Mindfulness is a fundamental and crucial element of Buddhist principles. In my best attempt to explain, it is being entirely present, moment-to-moment, with openness and acceptance to all that may come your way. Essentially, moment-to-moment awareness of present events.
In theory, this sounds especially simple. In practice, however, it is anything but. Of course, so many of us spend far too much time dwelling on what will be and what has happened in our lives, but little to no time being fully present and enjoying the moment we are living right now. We’re all guilty of this. We occupy our thoughts in negative moments from our past and we focus our attention on what may be coming in the future. This causes us much extraneous stress and takes us out of the present moment we are actually in. We live in this very moment, but we cannot completely appreciate it unless we are fully present in it. Letting go of your past and your future is an art.
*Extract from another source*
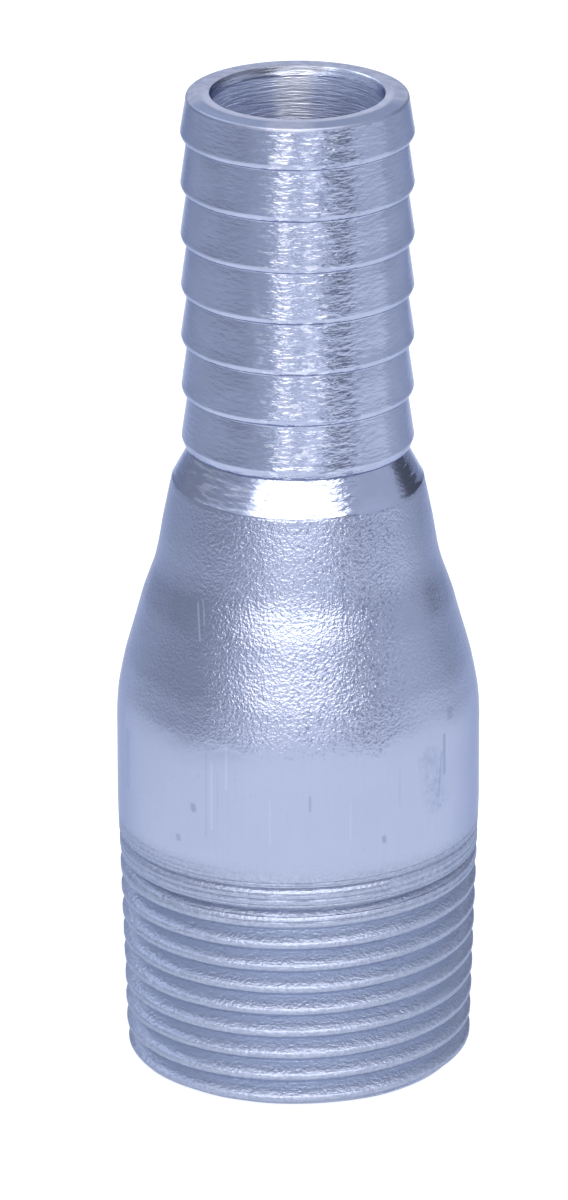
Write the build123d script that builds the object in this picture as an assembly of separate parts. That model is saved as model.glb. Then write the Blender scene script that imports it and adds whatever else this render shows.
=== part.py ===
from build123d import *
import math
import os

# Hose barb tail: one swaged steel pipe nipple standing on its threaded end.
# +Z runs along the axis towards the hose end, z = 0 is the face of the threaded
# end, lengths are millimetres.

# ---- driving dimensions -------------------------------------------------------
LENGTH = 92.90            # overall

# pipe end
BODY_R = 16.70            # 1-inch pipe, 33.40 outside
PIPE_BORE_R = 13.32       # 1-inch pipe, 26.64 inside
BODY_TOP = 33.2           # the swage starts here
END_MOUTH_R = 13.92       # mouth of the pipe bore, broken edge
END_MOUTH_H = 0.60

# taper pipe thread, right hand, 11.5 threads per inch, 1 in 16 on diameter
PITCH = 25.4 / 11.5
TAPER = 1 / 32            # growth of the radius per millimetre of height
CREST_R0 = 15.92          # crest radius extrapolated to z = 0
ROOT_R0 = 14.53           # root radius extrapolated to z = 0
THREAD_TOP = (BODY_R - CREST_R0) / TAPER   # where the crest cone meets the body
RUNOUT_START = 17.3       # above this height the groove gets shallower
RUNOUT_RISE = 0.235       # extra growth of the root radius in the run-out
ROOT_FLAT = 0.15          # width of the flat at the bottom of the groove
FLANK = math.radians(30)  # half of the 60 degree thread angle
GROOVE_Z = 0.50           # height of one groove centre on the +X side
NOSE = [(14.70, 0.0), (15.62, 0.38)]       # broken edge at the start of the thread
NOSE_TOP = 0.90

# swage, outside (radius, height)
SWAGE = [(16.50, 36.0), (15.92, 39.0), (15.08, 42.0), (14.25, 45.0), (13.20, 48.0)]
SWAGE_END = (12.59, 50.6)
COLLAR_END = (12.52, 51.6)                 # short, nearly straight collar
NECK_CONE = (11.55, 56.20)                 # as-swaged surface ends, turned surface starts
NECK_TOP = (9.87, 59.35)                   # turned cone ends in the neck groove

# swage, inside (radius, height)
SWAGE_IN = [(13.08, 36.0), (12.42, 39.0), (11.49, 42.0), (10.55, 45.0), (9.46, 48.0), (8.50, 51.2)]
SHANK_BORE_FROM = 55.5

# hose shank
BARBS = 7
BARB_PITCH = 4.835
CREST_Z = 60.30           # lower edge of the first crest land
CREST_LAND = 0.20
CREST_R = 10.61
VALLEY_R = 10.0
UNDERSIDE_H = 0.62        # height of the sloping underside of a barb
LIP = (0.09, 0.24)        # broken lower edge of a crest: radial width, height
TIP_R = 10.08             # outside radius at the hose end
TIP_ROUND = 0.25
FACE_R = 9.15             # the end face is flat out to here, then falls away slightly
FACE_DROP = 0.18
SHANK_BORE_R = 7.70
MOUTH_BREAK = (0.22, 0.85)   # broken edge of the bore mouth: radial width, depth


# ---- turned profile -----------------------------------------------------------
def line(points):
    return Polyline(*points) if len(points) > 2 else Line(*points)


def profile():
    """Half section of the blank in the XZ plane: x is the radius, y the height."""
    thread = NOSE + [
        (CREST_R0 + NOSE_TOP * TAPER, NOSE_TOP),
        (BODY_R, THREAD_TOP),
        (BODY_R, BODY_TOP),
    ]
    slope = (COLLAR_END[0] - SWAGE_END[0], COLLAR_END[1] - SWAGE_END[1])
    swage = Spline((BODY_R, BODY_TOP), *SWAGE, SWAGE_END, tangents=[(0, 1), slope])

    shank = [SWAGE_END, COLLAR_END, NECK_CONE, NECK_TOP]
    for i in range(BARBS):
        z = CREST_Z + i * BARB_PITCH
        shank.append((VALLEY_R, z - UNDERSIDE_H))
        shank.append((CREST_R - LIP[0], z - LIP[1]))
        shank.append((CREST_R, z))
        shank.append((CREST_R, z + CREST_LAND))
    # rounded outer corner of the hose end
    k = TIP_ROUND * (1 - math.sqrt(0.5))
    rim = LENGTH - FACE_DROP
    shank.append((TIP_R, rim - TIP_ROUND))
    tip = ThreePointArc((TIP_R, rim - TIP_ROUND), (TIP_R - k, rim - k),
                        (TIP_R - TIP_ROUND, rim))

    top = [
        (TIP_R - TIP_ROUND, rim),
        (FACE_R, LENGTH),
        (SHANK_BORE_R + MOUTH_BREAK[0], LENGTH),
        (SHANK_BORE_R, LENGTH - MOUTH_BREAK[1]),
        (SHANK_BORE_R, SHANK_BORE_FROM),
    ]
    inside = Spline((SHANK_BORE_R, SHANK_BORE_FROM), *reversed(SWAGE_IN),
                    (PIPE_BORE_R, BODY_TOP), tangents=[(0, -1), (0, -1)])
    bottom = [(PIPE_BORE_R, BODY_TOP), (PIPE_BORE_R, END_MOUTH_H), (END_MOUTH_R, 0.0), NOSE[0]]
    return make_face([line(thread), swage, line(shank), tip, line(top), inside, line(bottom)])


# ---- thread groove ------------------------------------------------------------
def root_radius(z):
    return ROOT_R0 + z * TAPER + max(0.0, z - RUNOUT_START) * RUNOUT_RISE


DEEP = 1.65               # the cutter reaches this far out from the root
HALF = ROOT_FLAT / 2
WIDE = HALF + DEEP * math.tan(FLANK)
CORNERS = [(0.0, -HALF), (0.0, HALF), (DEEP, WIDE), (DEEP, -WIDE)]
START_Z = GROOVE_Z - 2 * PITCH
SEGMENT = 120             # degrees of helix in one cutter
SEGMENTS = 42


def groove_point(corner, angle):
    out, up = corner
    z = START_Z + PITCH * angle / 360
    r = root_radius(z) + out
    a = math.radians(angle)
    return Vector(r * math.cos(a), r * math.sin(a), z + up)


def groove_edge(corner, a0, a1, step=15):
    n = round((a1 - a0) / step)
    points = [groove_point(corner, a0 + (a1 - a0) * i / n) for i in range(n + 1)]
    ends = [groove_point(corner, a0 + 0.01) - points[0], points[-1] - groove_point(corner, a1 - 0.01)]
    return Edge.make_spline(points, tangents=ends)


def groove_segment(a0, a1):
    """A 60 degree V cutter that follows the taper helix from angle a0 to a1."""
    edges = [groove_edge(c, a0, a1) for c in CORNERS]
    sides = [Face.make_surface_from_curves(edges[i], edges[(i + 1) % 4]) for i in range(4)]
    caps = [Face(Wire.make_polygon([e.position_at(t) for e in edges], close=True)) for t in (0, 1)]
    return Solid(Shell(sides + caps))


# ---- build --------------------------------------------------------------------
blank = revolve(Plane.XZ * profile(), Axis.Z).rotate(Axis.Z, 37)
tail = blank.solid()
tail = tail.cut(*[groove_segment(k * SEGMENT, (k + 1) * SEGMENT) for k in range(SEGMENTS)])
tail = tail.solid()

if __name__ == "__main__":
    os.makedirs("parts", exist_ok=True)
    export_step(tail, "parts/hose_barb_tail.step")
    box = tail.bounding_box()
    print("valid", tail.is_valid, "volume", round(tail.volume, 1), "blank", round(blank.volume, 1))
    print("box", box.min, box.max)
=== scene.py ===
import math
import bpy
import numpy as np
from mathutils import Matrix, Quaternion


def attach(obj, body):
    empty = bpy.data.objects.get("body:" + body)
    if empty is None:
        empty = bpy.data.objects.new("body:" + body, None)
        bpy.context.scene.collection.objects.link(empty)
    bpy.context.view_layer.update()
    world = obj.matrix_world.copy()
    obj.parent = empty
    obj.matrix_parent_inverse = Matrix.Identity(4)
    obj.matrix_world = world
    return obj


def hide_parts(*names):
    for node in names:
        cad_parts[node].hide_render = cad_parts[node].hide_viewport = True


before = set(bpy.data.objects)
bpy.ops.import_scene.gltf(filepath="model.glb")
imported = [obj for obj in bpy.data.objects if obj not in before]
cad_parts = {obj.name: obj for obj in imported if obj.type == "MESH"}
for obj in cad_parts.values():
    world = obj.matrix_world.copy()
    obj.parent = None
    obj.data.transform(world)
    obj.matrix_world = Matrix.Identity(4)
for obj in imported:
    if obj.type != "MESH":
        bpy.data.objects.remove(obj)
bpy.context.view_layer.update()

MM = 0.001
rng = np.random.default_rng(7)

# ------------------------------------------------------------------------------
# Shape. Everything is in millimetres here and turned into metres at the end.
# The surface is one closed grid: COLS columns round the axis, and rows that run
# up the outside, over the hose end and down the bore.
# ------------------------------------------------------------------------------
COLS = 288
TH = np.arange(COLS) * 2 * math.pi / COLS            # angle from +X, seen from above
FRAC = np.arange(COLS) / COLS

PITCH = 25.4 / 11.5
GROOVE_Z = 0.50
BODY_R = 16.70
THREAD_TOP = 24.96
HELIX_TOP = 26.2          # the helical rows end here, on the plain body


def smooth(a, b, x):
    t = np.clip((x - a) / (b - a), 0, 1)
    return t * t * (3 - 2 * t)


def periodic_noise(rows, su, sv, seed):
    """Smooth noise over rows x COLS, round in the columns, about unit deviation."""
    g = np.random.default_rng(seed).standard_normal((rows + 40, COLS))
    fu = np.fft.fftfreq(COLS)[None, :]
    fv = np.fft.fftfreq(rows + 40)[:, None]
    k = np.exp(-2 * math.pi ** 2 * ((fu * su) ** 2 + (fv * sv) ** 2))
    out = np.fft.ifft2(np.fft.fft2(g) * k).real[:rows]
    return out / out.std()


# ---- threaded end -------------------------------------------------------------
def crest_r(z):
    return 15.92 + z / 32


def root_r(z):
    return 14.53 + z / 32 + np.maximum(0, z - 17.3) * 0.235


def nose_r(z):
    return np.interp(z, [0.0, 0.19, 0.38, 0.62, 0.90, 1.3, 4.0, 9.0], [14.69, 15.15, 15.60, 15.78, 15.93, 16.02, 16.4, 20.0])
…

We do not dance to get to another place on the dance floor; we dance to have fun, to enjoy ourselves. We don’t judge musicians on their ability to finish the song faster than the other guy; we listen to enjoy the music…the harmonies and the words. A good meal isn’t devoured to only supply nutrients; it should be enjoyed (this is a practice that healthy eaters do daily to prevent “bored eating”). We don’t make love with our partner to finish quickly (at least we shouldn’t, and if we do, it isn’t good love at least). In this way, like dancing, listening to music, and making love, we should also be mindful of our present moment.
Every day, spend some time focusing on nothing more than your breathing. Relax and enjoy the fact that you are alive and in this world. When you hear a bird chirping, stop and be present in that moment. Enjoy the song that the bird is singing. When you are waiting in line, watch people and focus on here and now. No distractions.
Put away your phones, walk away from the television set, and practice mindfulness.